Phase field models are a bridge between atomic-scale methods and the macro scale and, thus, a key component of ICME workflows. However, phase field simulations require extensive computational resources and generate large volumes of raw field data. A FAIRer, more systematic, approach to archiving phase field data has the potential to improve ICME workflows substantially. Currently, researchers are hindered in phase field research and engineering in all aspects of the FAIR paradigm with regards to both simulation and data archiving. In particular, developing better AI surrogate models for phase field could be improved with a more systematic approach to simulation management and data archiving.
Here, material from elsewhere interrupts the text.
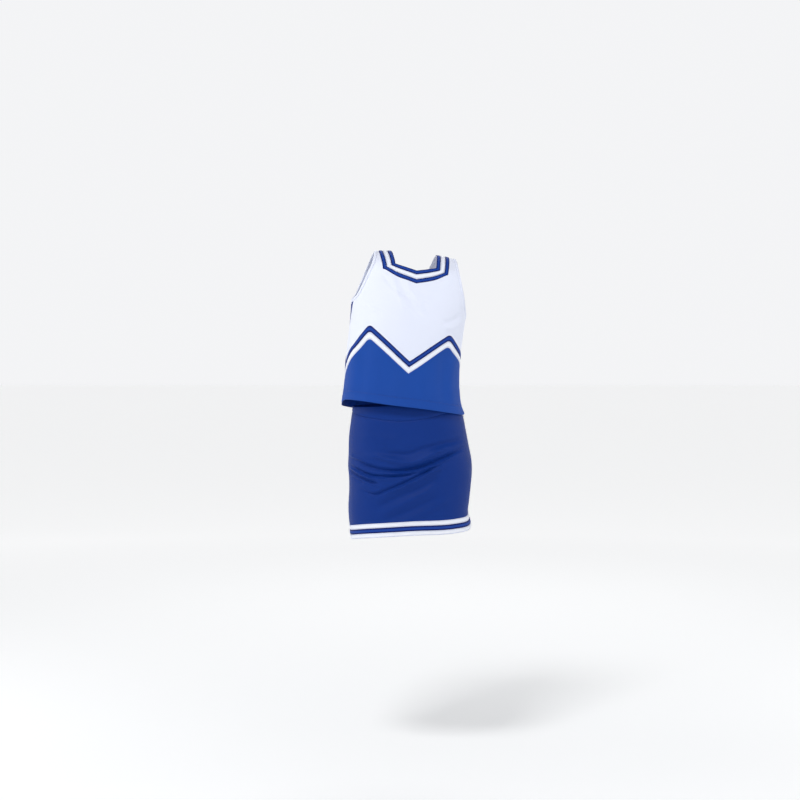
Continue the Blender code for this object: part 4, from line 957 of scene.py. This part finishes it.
CHEVRON_TIP = 0.1052
CHEVRON_FRONT = {
    -1: [(0.0945, 0.1797), (0.1128, 0.1500), (0.1257, 0.1210)],
    1: [(0.0862, 0.1742), (0.1094, 0.1486), (0.1212, 0.1290)],
}
CHEVRON_SIDE = {-1: 0.0815, 1: 0.1180}
CHEVRON_EASE = 0.0115
CHEVRON_BACK = [(0.0, 0.0980), (0.0780, 0.1630)]


def chevron_front():
    ends = [(side * QUARTER, run_at(CHEVRON_SIDE[side]) - TOP) for side in (1, -1)]
    left = [strap(x, z) for x, z in CHEVRON_FRONT[1]]
    right = [strap(-x, z) for x, z in CHEVRON_FRONT[-1]]
    leg_left = curve_through([ends[0]] + list(reversed(left)), 3)
    leg_right = curve_through(right + [ends[1]], 3)
    return leg_left + [strap(0.0, CHEVRON_TIP)] + leg_right


def chevron_back(side):
    start = (side * QUARTER, TOP - run_at(CHEVRON_SIDE[side]))
    apex = strap(side * CHEVRON_BACK[1][0], CHEVRON_BACK[1][1], True)
    middle = strap(side * 0.118, 0.132, True)
    centre = strap(0.0, CHEVRON_BACK[0][1], True)
    return curve_through([start, middle, apex], 3) + [centre]


def eased(path, reach=CHEVRON_EASE, steps=8):
    """The path with its peaks at the sides rounded. The point at the centre stays sharp."""
    out = list(path)
    for i in range(len(path) - 2, 0, -1):
        peak = path[i]
        if abs(peak[0]) < 0.03 or turn_at(path, i) < math.radians(24):
            continue
        ends = []
        for way in (-1, 1):
            j = i + way
            while 0 < j < len(path) - 1 and math.dist(path[j], peak) < reach:
                j += way
            size = math.dist(path[j], peak)
            share = min(1.0, reach / size)
            ends.append((j, tuple(p + (q - p) * share for p, q in zip(peak, path[j]))))
        (a, start), (b, end) = ends
        arc = []
        for k in range(steps + 1):
            t = k / steps
            shares = (1 - t) ** 2, 2 * t * (1 - t), t * t
            arc.append(tuple(sum(a * b for a, b in zip(shares, spots)) for spots in zip(start, peak, end)))
        out = out[: a + 1] + arc + out[b:]
    return out


def stripe_edge(path, distance, side=1):
    """A chevron edge moved down the cloth, its ends held on the lines they start and stop on."""
    if not distance:
        return eased(path)
    moved = offset(path, distance * side)
    ends = []
    for i, j in ((0, 1), (-1, -2)):
        a, b = moved[i], moved[j]
        ends.append((path[i][0], a[1] + (b[1] - a[1]) * (path[i][0] - a[0]) / (b[0] - a[0])))
    return eased([ends[0]] + moved[1:-1] + [ends[1]])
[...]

In this project, we propose using a similar idea to the approach outlined by the Data Dictionaries Working Group. They state that "metadata that travels with the data and enrich dataset context by making relationships to other datasets in the materials research community explicitly". In particular, this approach enables researchers to query for datasets that are currently almost impossible to locate and reuse without working directly with publication authors. Currently, the PFHub project uses its own lightweight ontology to categorize and compare phase field results for the benchmark problems published by the CHiMaD phase field workshop participants. This takes the form of a small YAML file with links to relevant raw or processed tabular data. The data is archived with the YAML file alongside and the associated link is provided to the PFHub project. We propose a similar approach for archiving all phase field data outputs in general (not just those from the PFHub benchmarks).
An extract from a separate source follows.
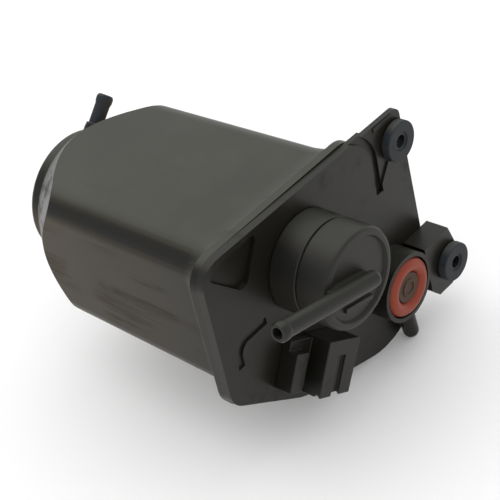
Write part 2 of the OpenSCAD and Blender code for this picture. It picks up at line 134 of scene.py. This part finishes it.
# Finish of each material slot whose pieces keep their CAD shape
INNER_FINISHES = {
    "black_plastic": "shell_black", "foam": "open_foam", "charcoal": "charcoal_grains",
    "spring_steel": "spring_wire", "seal_rubber": "seal_black", "pale_plastic": "pale_nylon",
}

# Area lights: place from the canister's middle, and size, in metres
KEY_PLACE, KEY_SIZE = Vector((-0.2, -0.1, 1.0)), 1.2
FILL_PLACE, FILL_SIZE = Vector((0.9, -0.5, 0.35)), 0.8
FLOOR_SIZE = 8


# ---------------------------------------------------------------- settings


def colour_prop(name, description, default):
    """A colour picker property."""
    return bpy.props.FloatVectorProperty(
        name=name, description=description, subtype="COLOR", size=3, min=0, max=1, default=default
    )


def length_prop(name, description, default):
    """A length property in metres."""
    return bpy.props.FloatProperty(
        name=name, description=description, unit="LENGTH", min=0, precision=5, default=default
    )


class CANISTER_finishes(bpy.types.PropertyGroup):
    """Colours and gloss of the canister's materials, with the colours of its dust and of its painted sheen
    and reflections.
    """

    shell_colour: colour_prop("Shell", "Colour of the housing's black plastic", (0.007, 0.0068, 0.005))
    lid_colour: colour_prop("Lid", "Colour of the lid's black plastic", (0.006, 0.0057, 0.0042))
    valve_colour: colour_prop("Valve", "Colour of the valve's plastic", (0.009, 0.009, 0.0075))
    grey_colour: colour_prop("Tank spigot", "Colour of the dark grey spigot", (0.011, 0.014, 0.019))
    bush_colour: colour_prop("Bushes", "Colour of the lugs' rubber", (0.016, 0.021, 0.026))
    ring_colour: colour_prop("Sealing ring", "Colour of the air port's ring", (0.20, 0.028, 0.011))
    insert_colour: colour_prop("Insert", "Colour of the air port's insert", (0.048, 0.027, 0.019))
    # Dust and painted sheen: this pale colour stands for real dust on top and also paints a sheen on faces
    # pointing up.
    dust_and_sheen_colour: colour_prop("Dust", "Colour of the dust on top", (0.20, 0.207, 0.17))
    # Painted reflection: this brown colour paints the reflection of the ground on the canister's sides and
    # underside; it is not dirt.
    ground_reflection_colour: colour_prop("Soil", "Colour of the brown dirt on the sides", (0.15, 0.105, 0.052))
    shell_roughness: bpy.props.FloatProperty(
        name="Shell roughness", description="Roughness of the black plastic", min=0, max=1, default=0.3
    )
    # Sets how much dust lies on the canister and also how strong the painted sheen and ground reflection are.
    dust_and_reflection_amount: bpy.props.FloatProperty(
        name="Dust amount", description="How much dust lies on the canister", min=0, max=1, default=0.22
    )


class CANISTER_shapes(bpy.types.PropertyGroup):
    """Edge radii and small added shapes."""

    shell_edge: length_prop("Shell edge", "Rounding of the housing's edges", 0.0012)
    lid_edge: length_prop("Lid edge", "Rounding of the lid's edges", 0.0008)
    fine_edge: length_prop("Fine edge", "Rounding of small pieces' edges", 0.0004)
    weld_bead: length_prop("Weld bead", "Radius of the bead that welds the valve's halves", 0.00045)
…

The main aim of the working group is to provide an ontology or schema to describe phase field simulations and the corresponding data. This might include a simple link to a problem definition, a description of the numerical approach, computational resources used during the simulations, categorization of the physical model as well as links and descriptions of the data files. As an aside, it is worth noting that the metadata and provenance issues for storing simulation data effectively have not been widely addressed by the materials data community. Clearly, a successful approach to these issues within the phase field community could be disseminated into other sub-fields of materials science.
The main aim of the working group is to generate a lightweight ontology. However, this presents a small, but not insignificant hurdle for the researcher publishing phase field data. A secondary aim of the working group is to facilitate researchers in generating schema files via templates, web forms and command line tools. The main steps in the work plan are:
-
Generate and finalize an initial schema
- Use the existing PFHub LinkML repository as a basis for generating the schema.
- Determine use cases (how would other researcher use phase field data).
- Finalize a schema over first few months of WG
-
Implement web tool, templates or command line to generate schema files
- Develop a web tool for generating schema files similar to codemeta.json
- Create prefilled examples of the YAML / JSON files.
- Co-opt existing or use new command line tool to query repositories, ask questions, populate templates and push entries to Zenodo or similar service.
- A possible long term goal would be a phase field registry similar to PFHub.
-
Develop working examples
- An example using an existing PFHub benchmark result and integrated into the PFHub registry.
- An example using a study of numerical convergence using a series of simulations at varying discretizations.
- An example phase field schema and associated data published in conjunction with a phase field publication.
-
Approach wider phase field community for feedback
- Present examples and tools at CHiMaD phase field workshops
- Present same at the MaRDA meeting
- Present at larger conference.
- Publication describing schema and case study examples.
- Initial goal/impact would be to have the phase field schema used in conjunction with some phase field publications.
- The PFHub project adopting the new schema.
- Schema is widely used within the phase field community to publish results to generate FAIR content.
- Secondary uses of the published phase field data to generate phase field AI surrogate models.
- Other materials science communities adopting the standard for simulation data.
Within 18 months of the commencement of the working group, we will deliver:
- A Working Group Note, published on the MaRDA Alliance website including some feedback from wider phase field community.
- Implemented working examples as outlined in part 3 of the Work Plan above.